Message authentication has been intensively studied in traditional cryptographic research field for more than twenty years. Typically, a message, no matter how long it is, is first compressed into a fixed length digital digest. The digest is then signed using some digital signature scheme that generates a signature based on the digest. In transmission, both the message itself and its signature are to be bundled together and sent to the receivers. On receiving the message, a receiver computes the digest with the same way as the originator does and uses the verification algorithm to verify the digest against the signature. An illustrative example is given in Section 2.1. It is nature to think of using the similar authentication scheme on multimedia data, as one just treats the multimedia data as an ordinary message. However, it turns out to be inconvenient, if not impossible, to authenticate multimedia data in this way. In fact, multimedia data have some unique features compared with messages, and thus deserve specially designed and dedicated authentication techniques.

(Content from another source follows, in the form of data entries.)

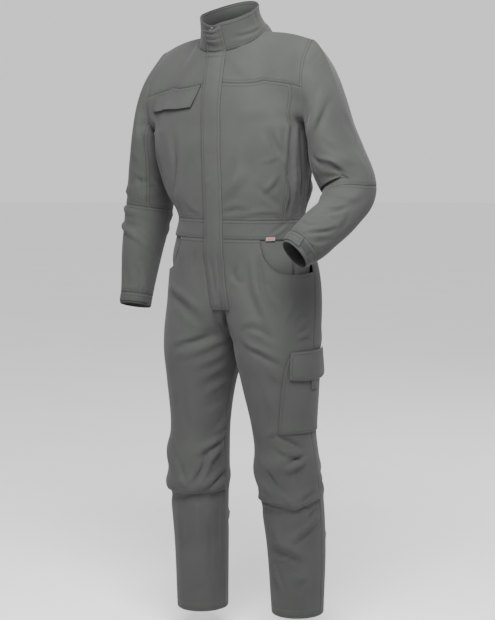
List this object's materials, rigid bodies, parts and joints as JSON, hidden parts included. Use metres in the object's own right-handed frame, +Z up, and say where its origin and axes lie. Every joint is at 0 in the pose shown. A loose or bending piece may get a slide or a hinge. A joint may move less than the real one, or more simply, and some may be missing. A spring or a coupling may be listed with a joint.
{
  "type": "boiler suit, worn",
  "caption": "Worn hollow boiler suit in grey twill: stand collar, storm flap over the zip, elastic waist, long sleeves with one forearm raised, knee patches and a thigh pocket.",
  "frame": {"origin": "middle of the neck seam, where the wearer's neck and shoulders hold the suit", "axes": "+X to the wearer's left, -Y to the wearer's front, +Z up along the standing wearer, from the hems to the neck"},
  "size_m": [0.7253, 0.3601, 1.5556],
  "materials": {
    "twill": "matt grey cotton and polyester twill, fine diagonal rib",
    "trim": "dark grey woven tape, matt",
    "zip_tape": "grey woven zip tape, matt",
    "label": "woven red field with a grey edge, bare",
    "zip_metal": "dull nickel"
  },
  "bodies": {
    "root": {"back": "twill", "collar": "twill", "waistband_back": "twill", "front_flap": "twill", "zip_slider": "zip_metal", "chest_flap_R": "twill", "cargo_pocket_L": "twill", "cargo_flap_L": "twill", "cargo_tab_L": "trim", "label_tab": "label", "front_L": "twill", "front_R": "twill", "side_L": "twill", "side_R": "twill", "yoke_L": "twill", "yoke_R": "twill", "waistband_front_L": "twill", "waistband_front_R": "twill", "sleeve_top_L": "twill", "sleeve_top_R": "twill", "sleeve_under_L": "twill", "sleeve_under_R": "twill", "forearm_L": "twill", "forearm_R": "twill", "cuff_L": "twill", "cuff_R": "twill", "cuff_strap_L": "twill", "cuff_strap_R": "twill", "leg_front_L": "twill", "leg_front_R": "twill", "leg_back_L": "twill", "leg_back_R": "twill", "hip_facing_L": "twill", "hip_facing_R": "twill", "knee_patch_L": "twill", "knee_patch_R": "twill", "zip_tape_L": "zip_tape", "zip_tape_R": "zip_tape"}
  },
  "joints": []
}
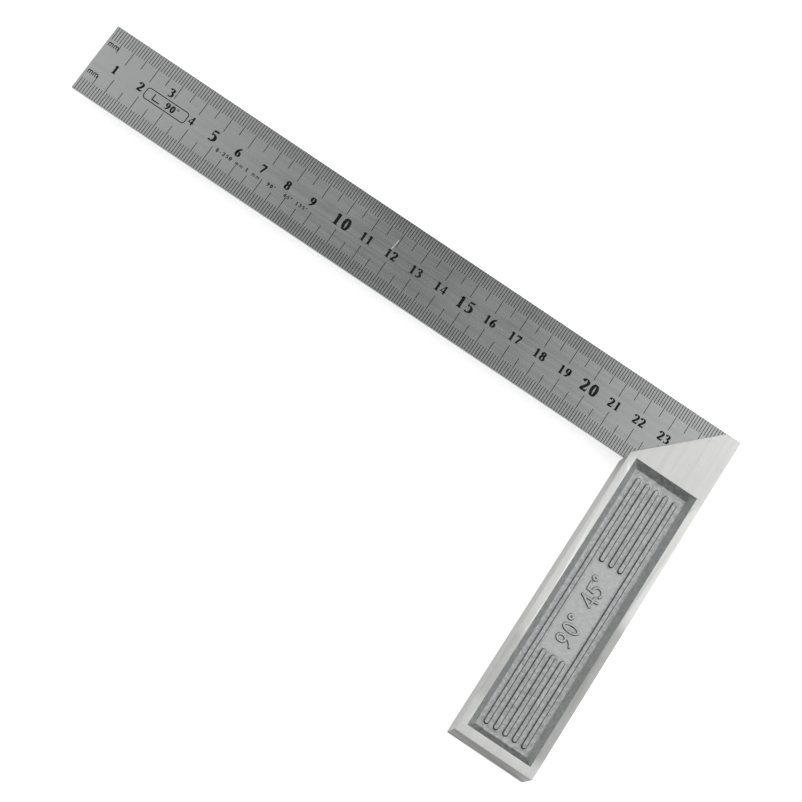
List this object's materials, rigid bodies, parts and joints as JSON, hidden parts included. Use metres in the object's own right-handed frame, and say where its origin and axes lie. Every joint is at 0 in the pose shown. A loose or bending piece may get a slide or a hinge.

Firstly, representing multimedia data requires a large amount of information and sometimes, there is no clear ending (e.g., of real-time streaming). In case of multimedia stream, instead of authenticating the whole stream at once, a stream is divided into various blocks and these blocks are to be authenticated one by one. As a result, only part of a stream is authenticated at certain time and the authentication process is a progressive procedure until the last block is verified. Secondly, the dominant requirements for bandwidth and energy consumption on stream transmission cause the significant bottlenecks. To improve the quality of a multimedia service, transcoding is required to adapt a stream with various multimedia communication conditions, which is possible to help overcome the bottlenecks. Hence, some portions of the original stream content are to be abandoned due to the limitations (e.g., narrow bandwidth). Therefore, one can not tell whether a stream is authenticated or not as a single unit, but how much percentage of a stream is authenticated, or what is the authentication probability of a received stream. Thirdly, even there is no obvious manipulation on original multimedia content, there might still be partial content being lost in the delivery channel. For example, Internet is such a lossy channel as it loses IP packets from time to time. Some researchers proposed to use erasure code to tolerate arbitrary patterns of packet loss. However, there are intentional attacks on the delivery channel where data might be intercepted, altered and injected. How to authenticate a stream in a malicious channel is still being studied intensively. Last but not least, many multimedia applications allow multiple streams to be composed into a single stream (e.g., movie advertisement, multi-screening and digital art creation), which are called “Stream Composition”. How to authenticate multiple sources in a composite stream and how to maintain the integrity of those media content are the ongoing research directions. To address these challenges, the multimedia security community is working very hard on providing the authentication techniques that are secure, effective and flexible.

Key Terms in this Chapter

Multimedia Authentication: Refers to the technology to verify that the multimedia content comes from the alleged sources and has not been altered illegally in transmission.

P-SAS: Refers to Packet based Stream Authentication Scheme, the method to generate authentication data based on the packets. Thus, only after packets are produced, the authentication data can be generated and amortized back onto those packets.

Amortization: The technology to divide a message into multiple parts and assign them over different packets.

Transcoding: The method to remove part of the stream content to adapt to the bandwidth of the transmission channel.

Verify: The algorithm in a digital signature scheme used to verify a cryptographically generated signature using the signer’s public key.

Sign: The algorithm in a digital signature scheme used to generate a cryptography value-signature over a message using one’s private key.

PiSAS: Refers to Packet independent Stream Authentication Scheme, the method to generate authentication data based on the multimedia content. Thus, the authentication data can be generated and amortized onto original multimedia content, which is independent of the packing process.

Message Authentication: Refers to the procedure to verify that a message comes from the alleged source and has not been altered during transmission.